Performance Compensation
| Equity Element | Grant Structure | 2024 Detail (Michelson) | Vesting/Triggers |
|---|---|---|---|
| Annual Board RSU grant | $190,000 value; RSUs vest 100% at next annual meeting or 1-year anniversary; directors may defer until Board exit; Change in Control triggers immediate vesting | Grant date Apr 29, 2024; grant date fair value $189,966 | Time-based vesting; immediate vest upon Change in Control |
| RSUs in lieu of cash | See Fixed Compensation notes | 353 RSUs (Board retainer) and 128 RSUs (presiding retainer) | As per director RSU terms |
| Unvested RSUs at 12/31/2024 | Aggregate unvested director RSUs disclosed | 1,091 unvested RSUs | Time-based vesting |
| Deferred RSUs | Vested RSUs deferred until Board exit | 9,387 deferred RSUs | Distributed upon Board exit |
| Clawback | Plan provides for mandatory repayment under clawback policy or applicable law | Applies to equity grants under the plan, including director grants |
Other Directorships & Interlocks
| Company | Role | Overlap with HCA Board | Potential Conflict Consideration |
|---|---|---|---|
| Zimmer Biomet Holdings, Inc. | Director | 2018–2024 (Michelson on HCA Board since 2018) | Medical device supplier exposure; no related-party transactions disclosed with Michelson |
| Biomet, Inc. | Director | Prior to HCA 2018 Board service | Historical role; not current |
- Historical sponsor linkage: HCA’s 2006 LBO involved KKR as a Sponsor; Michelson held senior roles at KKR (independence currently affirmed by the Board).
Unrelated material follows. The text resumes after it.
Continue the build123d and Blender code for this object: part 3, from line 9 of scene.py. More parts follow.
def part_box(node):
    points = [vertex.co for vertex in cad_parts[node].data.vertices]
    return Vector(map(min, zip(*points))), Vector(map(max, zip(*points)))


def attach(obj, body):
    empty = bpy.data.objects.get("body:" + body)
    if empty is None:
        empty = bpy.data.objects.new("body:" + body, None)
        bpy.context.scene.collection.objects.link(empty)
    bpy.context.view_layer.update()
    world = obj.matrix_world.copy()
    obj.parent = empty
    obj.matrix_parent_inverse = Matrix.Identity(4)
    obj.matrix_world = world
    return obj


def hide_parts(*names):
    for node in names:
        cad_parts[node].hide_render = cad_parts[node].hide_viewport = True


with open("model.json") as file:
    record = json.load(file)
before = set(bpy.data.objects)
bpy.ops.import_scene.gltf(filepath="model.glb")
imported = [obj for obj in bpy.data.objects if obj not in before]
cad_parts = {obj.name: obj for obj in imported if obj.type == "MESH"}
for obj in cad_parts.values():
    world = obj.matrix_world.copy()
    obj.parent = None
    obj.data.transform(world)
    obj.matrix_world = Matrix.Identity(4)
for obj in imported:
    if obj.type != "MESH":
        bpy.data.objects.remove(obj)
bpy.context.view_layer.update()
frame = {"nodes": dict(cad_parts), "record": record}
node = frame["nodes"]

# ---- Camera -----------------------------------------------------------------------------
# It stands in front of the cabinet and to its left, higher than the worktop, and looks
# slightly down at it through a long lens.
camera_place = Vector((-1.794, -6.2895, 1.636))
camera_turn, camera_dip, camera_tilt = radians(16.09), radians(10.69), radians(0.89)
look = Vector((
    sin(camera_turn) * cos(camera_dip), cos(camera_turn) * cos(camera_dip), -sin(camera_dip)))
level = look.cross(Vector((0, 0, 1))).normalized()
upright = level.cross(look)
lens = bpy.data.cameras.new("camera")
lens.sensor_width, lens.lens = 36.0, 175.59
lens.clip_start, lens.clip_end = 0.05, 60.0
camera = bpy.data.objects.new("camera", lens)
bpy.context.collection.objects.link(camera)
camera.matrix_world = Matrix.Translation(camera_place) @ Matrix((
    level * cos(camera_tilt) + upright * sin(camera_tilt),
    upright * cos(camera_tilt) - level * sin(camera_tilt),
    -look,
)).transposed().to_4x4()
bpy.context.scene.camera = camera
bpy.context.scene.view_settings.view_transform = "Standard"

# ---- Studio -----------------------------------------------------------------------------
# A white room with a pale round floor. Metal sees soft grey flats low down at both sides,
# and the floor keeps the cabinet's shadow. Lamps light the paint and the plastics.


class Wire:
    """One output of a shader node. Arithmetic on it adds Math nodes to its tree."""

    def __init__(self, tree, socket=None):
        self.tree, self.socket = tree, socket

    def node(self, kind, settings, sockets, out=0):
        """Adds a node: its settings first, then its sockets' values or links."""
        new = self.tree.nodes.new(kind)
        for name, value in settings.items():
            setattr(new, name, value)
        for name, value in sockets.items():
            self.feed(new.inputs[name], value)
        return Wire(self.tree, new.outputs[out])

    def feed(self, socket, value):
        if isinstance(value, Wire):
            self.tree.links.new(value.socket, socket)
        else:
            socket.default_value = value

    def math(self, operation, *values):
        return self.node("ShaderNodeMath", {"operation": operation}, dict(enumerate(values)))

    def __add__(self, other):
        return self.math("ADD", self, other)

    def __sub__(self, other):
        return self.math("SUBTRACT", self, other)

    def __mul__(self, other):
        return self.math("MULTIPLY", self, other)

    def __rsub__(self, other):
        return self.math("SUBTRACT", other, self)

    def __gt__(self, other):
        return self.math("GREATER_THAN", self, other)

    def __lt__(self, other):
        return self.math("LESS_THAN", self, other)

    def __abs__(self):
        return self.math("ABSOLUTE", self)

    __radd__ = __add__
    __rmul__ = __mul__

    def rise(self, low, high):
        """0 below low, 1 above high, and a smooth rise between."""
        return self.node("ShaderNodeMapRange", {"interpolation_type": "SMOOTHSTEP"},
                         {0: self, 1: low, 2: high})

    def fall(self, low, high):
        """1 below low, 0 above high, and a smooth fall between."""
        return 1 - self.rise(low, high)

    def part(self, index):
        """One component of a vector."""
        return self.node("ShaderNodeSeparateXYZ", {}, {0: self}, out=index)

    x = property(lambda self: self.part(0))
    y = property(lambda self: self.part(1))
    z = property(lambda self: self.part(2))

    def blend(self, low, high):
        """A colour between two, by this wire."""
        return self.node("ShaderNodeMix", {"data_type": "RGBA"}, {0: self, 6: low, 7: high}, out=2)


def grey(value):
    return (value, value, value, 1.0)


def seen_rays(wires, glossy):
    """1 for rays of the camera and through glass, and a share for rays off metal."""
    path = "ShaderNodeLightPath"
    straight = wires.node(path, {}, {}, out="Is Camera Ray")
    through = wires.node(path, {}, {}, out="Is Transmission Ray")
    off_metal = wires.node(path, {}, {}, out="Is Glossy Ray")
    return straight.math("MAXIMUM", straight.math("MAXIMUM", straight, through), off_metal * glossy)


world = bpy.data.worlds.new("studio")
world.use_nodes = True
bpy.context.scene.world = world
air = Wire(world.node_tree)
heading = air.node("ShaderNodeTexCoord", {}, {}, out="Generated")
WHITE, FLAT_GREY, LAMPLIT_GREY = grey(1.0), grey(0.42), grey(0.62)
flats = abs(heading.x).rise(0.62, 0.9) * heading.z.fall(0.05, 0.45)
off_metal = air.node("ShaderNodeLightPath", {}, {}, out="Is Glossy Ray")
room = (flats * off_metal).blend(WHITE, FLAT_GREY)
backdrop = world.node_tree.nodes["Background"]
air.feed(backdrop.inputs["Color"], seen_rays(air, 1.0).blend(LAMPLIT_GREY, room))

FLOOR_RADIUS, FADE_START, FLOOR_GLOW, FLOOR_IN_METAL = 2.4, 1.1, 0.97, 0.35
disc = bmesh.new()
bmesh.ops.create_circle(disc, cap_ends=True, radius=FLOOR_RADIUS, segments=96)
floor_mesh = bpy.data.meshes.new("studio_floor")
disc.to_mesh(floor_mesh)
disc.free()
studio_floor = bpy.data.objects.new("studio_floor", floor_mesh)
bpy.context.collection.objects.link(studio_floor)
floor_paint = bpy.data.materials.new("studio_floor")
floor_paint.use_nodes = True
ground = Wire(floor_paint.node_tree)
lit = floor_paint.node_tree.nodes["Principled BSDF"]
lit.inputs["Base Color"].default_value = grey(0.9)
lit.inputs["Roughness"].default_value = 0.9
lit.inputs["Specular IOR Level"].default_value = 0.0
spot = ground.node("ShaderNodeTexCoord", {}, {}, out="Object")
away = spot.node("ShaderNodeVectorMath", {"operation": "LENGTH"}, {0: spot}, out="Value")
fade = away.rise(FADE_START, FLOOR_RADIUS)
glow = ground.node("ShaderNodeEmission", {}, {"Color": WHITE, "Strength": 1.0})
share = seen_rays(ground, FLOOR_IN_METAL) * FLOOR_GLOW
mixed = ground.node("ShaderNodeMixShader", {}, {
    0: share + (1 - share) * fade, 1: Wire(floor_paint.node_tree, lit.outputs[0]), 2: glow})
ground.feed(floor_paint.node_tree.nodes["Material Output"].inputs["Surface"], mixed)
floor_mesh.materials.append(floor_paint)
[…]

Expertise & Qualifications
- Audit committee financial expert designation; deep financial and investment expertise, with healthcare focus and leadership across complex capital structures.
- Selected as independent presiding director based on experience overseeing complex operations and proven leadership abilities.
Equity Ownership
| Ownership Element | Amount | Notes |
|---|---|---|
| Beneficial ownership (shares) | 10,478 (less than 1%) | Includes 10,478 RSUs issuable within 60 days |
| Unvested RSUs (12/31/2024) | 1,091 | Time-based vesting |
| Deferred RSUs | 9,387 | Deferred until Board exit |
| Ownership guidelines | 5× annual cash retainer within 5 years; all directors >5 years met guidelines | Michelson >5 years of service at 12/31/2024, implying compliance per proxy statement |
- Pledging/Hedging: No pledging or hedging disclosures tied to Michelson in the proxy’s ownership section.
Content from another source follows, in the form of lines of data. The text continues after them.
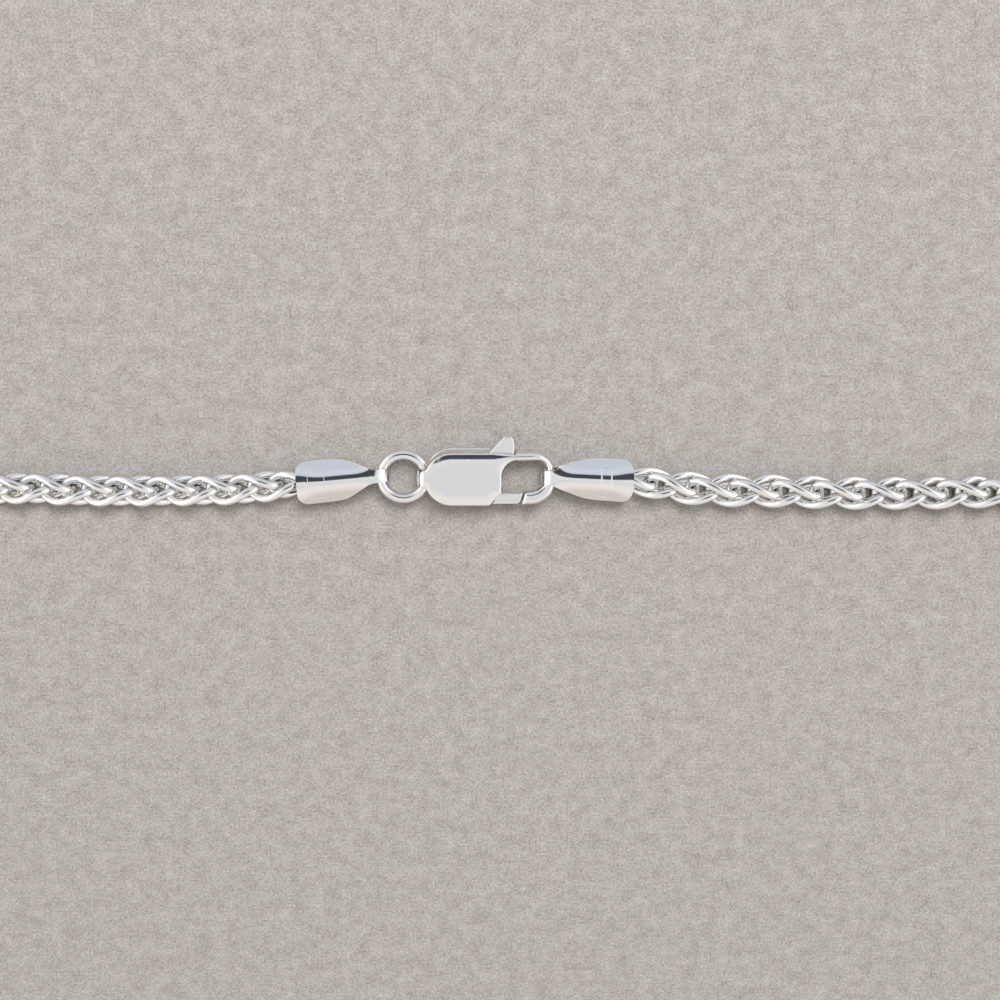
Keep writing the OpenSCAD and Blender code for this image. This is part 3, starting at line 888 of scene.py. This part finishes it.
def times(a, b):
    return addNode(skyTree, "Math", {"operation": "MULTIPLY"}, i0=a, i1=b).outputs[0]


def mix(factor, a, b):
    return addNode(skyTree, "Mix", {"data_type": "RGBA"}, Factor=factor, i6=a, i7=b).outputs[2]


fromSouth = addNode(skyTree, "MapRange", Value=north, From_Min=-math.pi / 2, From_Max=math.pi / 2)
ramp = addNode(skyTree, "ValToRGB", Fac=fromSouth.outputs["Result"])
elements = ramp.color_ramp.elements
for i, (angle, colour) in enumerate(room["stops"]):
    position = (angle + 90) / 180
    element = elements[i] if i in (0, 1) else elements.new(position)
    element.position = position
    element.color = linear(colour)
sky = mix(ease(sideways, *room["sidesFrom"]), ramp.outputs["Color"], room["sides"])
patchStarts = [math.radians(angle) for angle in room["patchStarts"]]
patchEnds = [math.radians(angle) for angle in room["patchEnds"]]
dark = times(times(ease(north, *patchStarts), ease(north, *patchEnds, 1.0, 0.0)),
             ease(sideways, *room["patchSides"], 1.0, 0.0))
sky = mix(dark, sky, room["patch"])
skyTree.links.new(sky, skyTree.nodes["Background"].inputs["Color"])
skyTree.nodes["Background"].inputs["Strength"].default_value = 1.0

# Two lamps light the floor and the frosted metal: one from the north for the soft shadow, and
# one from above that fills it. Polished silver doesn't mirror them. Places and sizes in metres.
lamps = {
    "northLight": {"spot": (0.12, 0.57, 0.85), "size": 0.4, "power": 20.2, "colour": "#EEF3FF"},
    "fillLight": {"spot": (0, 0.28, 0.88), "size": 0.12, "power": 4.3, "colour": "#F4F6FF"},
}
lampAim = (0, 0.07, 0)


def areaLight(name, spot, size, power, colour):
    light = bpy.data.lights.new(name, "AREA")
    light.shape = "DISK"
    light.size = size
    light.energy = power
    light.color = linear(colour)[:3]
    lamp = bpy.data.objects.new(name, light)
    bpy.context.scene.collection.objects.link(lamp)
    lamp.location = spot
    x, y, z = np.array(lampAim, float) - np.array(spot, float)
    lamp.rotation_euler = (math.acos(-z / math.hypot(x, y, z)), 0, math.atan2(y, x) - math.pi / 2)
    lamp.visible_glossy = False


for name, lamp in lamps.items():
    areaLight(name, **lamp)
print("light")


# Camera: the photo's close view from above, leaning a little

view = {
    "lens": 85,                              # mm
    "sensor": 36,                            # mm
    "aim": (0.00121, 0.0738, 0.002),         # m
    "distance": 0.2194,                      # m
}
camera = bpy.data.objects.new("camera", bpy.data.cameras.new("camera"))
bpy.context.scene.collection.objects.link(camera)
bpy.context.scene.camera = camera
camera.data.lens = view["lens"]
camera.data.sensor_width = view["sensor"]
camera.data.clip_start = 0.005
lean = math.radians(viewLean)
aimX, aimY, aimZ = view["aim"]
camera.location = (aimX, aimY + view["distance"] * math.sin(lean), aimZ + view["distance"] * math.cos(lean))
camera.rotation_euler = (-lean, 0, 0)
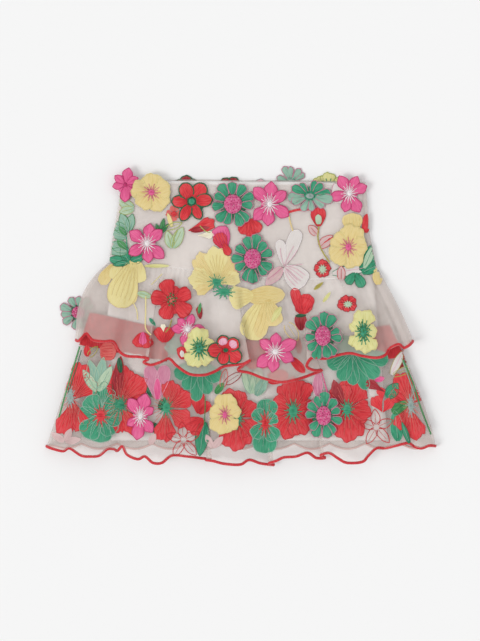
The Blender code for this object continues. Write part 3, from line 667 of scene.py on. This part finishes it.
def half_width(share, form):
    """Half width of a petal or leaf, 0 to 1, at a share of the way from its root to its tip."""
    if form == "leaf":
        return max(0.05, share ** 0.7 * (1 - share) ** 0.8 / 0.355)
    if form == "oval":
        return max(0.08, math.sqrt(max(0, 1 - (2 * share - 1) ** 2)))
    if form == "star":
        swelling = 0.3 + 0.7 * math.sin(math.pi * min(1, share) ** 1.6)
        return max(0.06, swelling * math.sqrt(max(0, 1 - share ** 6)))
    return max(0.10, share ** 0.6 * math.sqrt(max(0, 1 - share ** 5)) / 0.78)


def stitch_line(work, thread, path, wide, level, lift, high=0.3):
    """A stitched line: a low rounded ridge along a path."""
    walked = [0]
    for here, there in zip(path, path[1:]):
        walked.append(walked[-1] + math.dist(here, there))

    def spot(strand, step):
        (x0, y0), (x, y), (x1, y1) = path[max(step - 1, 0)], path[step], path[min(step + 1, len(path) - 1)]
        long = math.hypot(x1 - x0, y1 - y0) or 1
        aside = (strand - 1) / 2 * wide
        rise = lift if aside else lift + high
        return x + aside * (y1 - y0) / long, y - aside * (x1 - x0) / long, rise, (aside, walked[step], 0.5)
    stitch_net(work, thread, 3, len(path), level, spot)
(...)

Related Party Transactions
- The Audit & Compliance Committee reviews related-party transactions under Item 404; the proxy discloses several relationships, none involving Michelson.
Compensation Committee Analysis
- Committee composition includes Michelson as a member; uses independent consultant Semler Brossy (independence assessed; no conflicts noted) to review executive and director pay, peer selection, and trends.
- Committee responsibilities include executive pay strategy, plan design, director compensation, human capital oversight, and succession planning.
Say-on-Pay & Shareholder Feedback
| Item | 2024 Annual Meeting Votes |
|---|---|
| Say-on-Pay (advisory) | For: 217,056,657; Against: 13,495,544; Abstentions: 98,729; Broker Non-Votes: 15,826,248 |
| Auditor ratification | For: 227,413,415; Against: 18,990,342; Abstentions: 73,421 |
- The Board maintains ongoing stockholder outreach programs and facilitates communications with directors through established channels.
Governance Assessment
- Strengths: Independence affirmed; presiding director role enhances oversight; audit financial expert designation; multi-committee engagement including chairing Finance & Investments; strong attendance; equity deferrals and RSUs in lieu of cash indicate alignment with shareholders; clawback provisions apply to director grants under the plan.
- Potential red flags/considerations: Historical KKR sponsor linkage to HCA (Michelson ex-KKR), and contemporaneous board service at Zimmer Biomet (medical device supplier) through 2024—both merit monitoring for perceived conflicts, though no related-party transactions are disclosed and independence is affirmed.
- Overall: Current governance signals (independence, presiding director leadership, expertise, attendance, and alignment via equity) support board effectiveness and investor confidence; continued transparency on interlocks and committee oversight helps mitigate conflict concerns.